There are a couple of interesting aspects to this decision worth discussing.  First, while the court did not cite the Supreme Court’s recent decision in Genesis, it is the first post-Genesis case in the 8th Circuit which holds that an unaccepted Rule 68 offer can moot a putative class claim prior to class certification.  Here, the court relied upon the Seventh Circuit’s decision in Damasco v. Clearwater Corp., 662 F.3d 891, 896 (7th Cir. 2011) and found that a finding of mootness was appropriate and not prejudicial to a putative class because the case had been pending for over two and half years before the offer of judgment was tendered, which in the court’s view was “more than enough time [for plaintiff] to have compiled a record to support class certification.”  Slip op. at *7.

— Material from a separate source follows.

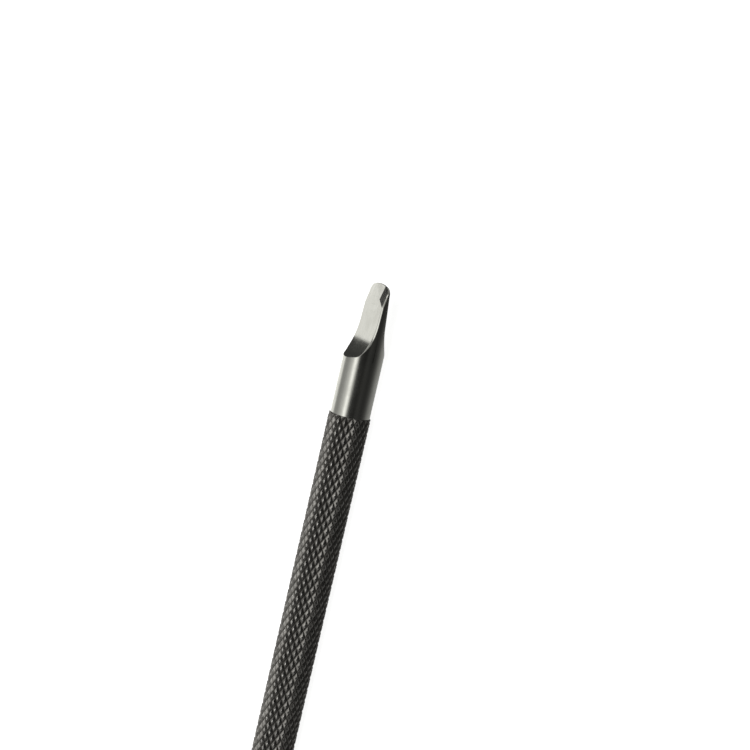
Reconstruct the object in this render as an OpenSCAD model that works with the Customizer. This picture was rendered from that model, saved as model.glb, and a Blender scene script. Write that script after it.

Further, with respect to the operation of Rule 68 offers and particular relief sought, the plaintiff argued that their TCPA claim was not moot because the offer did not address the injunctive relief requested; specifically, a preliminary and permanent injunction from all unsolicited fax transmissions.  The court noted that “while the argument has some superficial appeal,” because the injunctive relief requested was outside the court’s jurisdiction (the statute did not authorize such “an unlimited prophylactic prohibition”) the failure of the offer of judgment to specifically address the claim was meaningless.  Slip op at *4-5, citing Jones v. CBE Group, Inc., 215 F.R.D. 558 (D.Minn.2003).